The way that unpaid present entitlements (‘UPEs’) to ‘bucket’ companies were dealt with by trusts was completely overhauled by the ATO from 16 December 2009 when it released Taxation Ruling TR 2010/3 and the accompanying PS LA 2010/4.
In accordance with the ATO’s views, UPEs owing to ‘bucket’ companies will be treated as a loan to the trust for Division 7A purposes, where the UPE remains outstanding by the time the trust lodges its tax return for the year in which the distribution was made.
Specifically, the ‘bucket’ company will be taken to have ‘loaned’ the funds representing the UPE to the trust, which will constitute the provision of ‘financial accommodation’ under the extended definition of a ‘loan’ for Division 7A purposes.
One of the options available to the trust in order to avoid a deemed dividend in these circumstances is to enter into a sub-trust arrangement, as provided for in PS LA 2010/4.
Of the three ‘safe harbour’ options of sub-trust arrangements provided by the ATO, Option 1 provides that the sub-trust ‘invests’ the UPE funds by way of a seven-year interest only loan to the main trust.
Payments of interest calculated with reference to the Division 7A benchmark interest rate are physically required each year by the main trust’s lodgment day.
The final interest payment must be made together with the repayment of the principal when it is due.
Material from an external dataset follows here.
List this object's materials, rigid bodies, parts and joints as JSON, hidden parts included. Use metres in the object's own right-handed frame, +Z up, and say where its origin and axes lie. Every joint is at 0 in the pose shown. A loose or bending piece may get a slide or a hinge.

Significantly, once the current sub-trust arrangement matures, it ceases to exist and, therefore, cannot be rolled into a new sub-trust arrangement.
As the sub-trust arrangements are progressively maturing, the ATO has provided concessional treatment to avoid a deemed dividend from being triggered if a trust fails to comply with the principal repayment requirement.
The concessional treatment applies to sub-trust arrangements entered into on, or before, 30 June 2012, which may mature in either the 2017, 2018 or 2019 income year.
Furthermore, the ATO has warned that the concessional treatment is only afforded to genuine sub-trust arrangements entered into, and maintained, in good faith.
If the surrounding facts and circumstances indicate that there has never been an intention to repay the sub-trust principal at the end of the sub-trust arrangement, then the arrangement will not be considered to be genuine.
In fact, where this is the case, the ATO may conclude that the arrangement is a sham, or that there was fraud or evasion.